Non perdete tempo, prima che ve ne accorgiate sarete lì a rifare le valigie (a questo proposito fatevi venire a trovare nell’ultimo periodo da genitori/amici così potrete scaricare loro vestiti e libri per fare spazio a nuovi acquisti e ricordi). Quindi questo consiglio è un banalissimo “carpe diem” ma è necessario, cogliete ogni occasione così che una volta tornati a casa possiate dire “I owned every second that this world could give, I saw so many places, the things that I did Yeah with every broken bone I swear I lived (OneRepublic, I lived). E non siate isole perché l’Erasmus è un’occasione per conoscere tanta gente, ma imparate anche a stare da soli. Ѐ bellissimo prendersi una pausa ogni tanto dal frastuono delle cene internazionali e dalla Babele di lingue per farsi una passeggiata da soli e scoprire gli angoli della propria città adottiva. Buttatevi in attività che continuino il vostro percorso o che vi possano aiutare nel futuro, fuori dalla vostra comfort zone certo, ma magari pensate a qualcosa che possiate continuare una volta a casa (M83, Do it, try it). Viaggiare è bello e fatelo, ma non a discapito dell’università (sembra bacchettone ma i crediti a casa li dovete portare), e certo, siete in Erasmus ma non sentitevi obbligati a fare paracadutismo tutti i giorni e a passare i weekend a Las Vegas.
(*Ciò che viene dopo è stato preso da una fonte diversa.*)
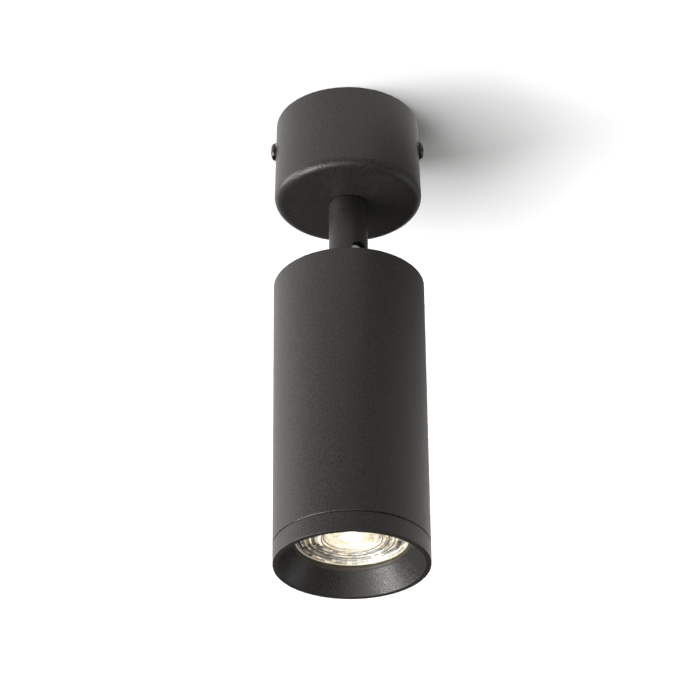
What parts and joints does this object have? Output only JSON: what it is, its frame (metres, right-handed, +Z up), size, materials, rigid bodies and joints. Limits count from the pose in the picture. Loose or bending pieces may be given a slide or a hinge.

Vivete anche la quotidianità: mi dispiace ma non potete fare tutto, il famoso triangolo sonno – vita sociale – buoni voti (puoi sceglierne solo due) è una realtà, siete umani alla fine (Rag’n’Bone Man, Human).

Reinventatevi, avete la possibilità quasi più unica che rara di essere ciò che volete in un altro paese. È un nuovo inizio, non abbiate paura di mostrare chi siete (Keala Settle, This is me), o chi vorreste essere, d’altronde siete liberi dalle logiche della famiglia, da esperienze passate, dalle aspettative della gente, quindi siate pronti ad accogliere dentro di voi tante storie e a raccontare la vostra, e soprattutto a perdere la voce a forza di chiacchierare (d’altronde poi la lingua si impara così). Spezziamo una lancia però a favore di chi resta, che una volta tornati si dovrà sorbire le vostre crisi isteriche e esistenziali da “non voglio più vivere qui ciao mamma riparto domani” e quindi mantenete i contatti con casa, per lo meno fate sapere che siete vivi ogni tanto!

Per i più creativi, tenete tutto, dal primo scontrino al depliant di quella pinacoteca in cui c’era un dipinto che vi ha rapito coi suoi colori, al biglietto del cinema, al nastro colorato di un regalo inaspettato, e tenete un diario, costringetevi a scriverci tutti i giorni. Una volta a casa stampate le foto e create un album Erasmus pieno di ricordi (è un Art Attack, fatto?). Vi sarà particolarmente utile come momento di chiusura e poi ogni volta che lo riguarderete sarà tutto lì, ad aspettarvi. D’altronde la memoria ha bisogno di un aiutino ogni tanto. “Look at this photograph, Every time I do it makes me laugh (…) I have the photo album spread out on my bedroom floor It’s hard to say it Time to say it Good bye, good bye” (Nickelback, Photograph).

Una volta a casa dopo lo shock iniziale aprite gli occhi e accorgetevi di cosa è cambiato, vi assicuro che vi farà apprezzare di più ciò che avete. Io mi sono accorta solo dopo aver vissuto in una città monocromatica di quanto sia colorata la mia città natale.I will learn to love the skies I’m under” (Mumford and Sons, Hopeless Wanderer).

E come si conclude un articolo così sconclusionato? Non lo so, ma spero che vi lasci dentro un gran desiderio di partire per la prima volta o di ripartire, tanta gratitudine per quanto ricchi vi ha lasciati questa esperienza, quanto vi ha insegnato, dall’imparare ad amarvi al capire che le cene preconfezionate alla lunga stancano, dall’apprezzare il perdersi in un luogo nuovo all’imparare tradizioni di gente da tutto il mondo. Vi auguro di riuscire a mantenere le amicizie strette in Erasmus e di tornare nella città che vi ha accolto, scoprirete edifici ristrutturati, nuove strade da asfaltare e una nuova stagione a teatro. E ora? Ripartite! (Jovanotti, E non hai visto ancora niente).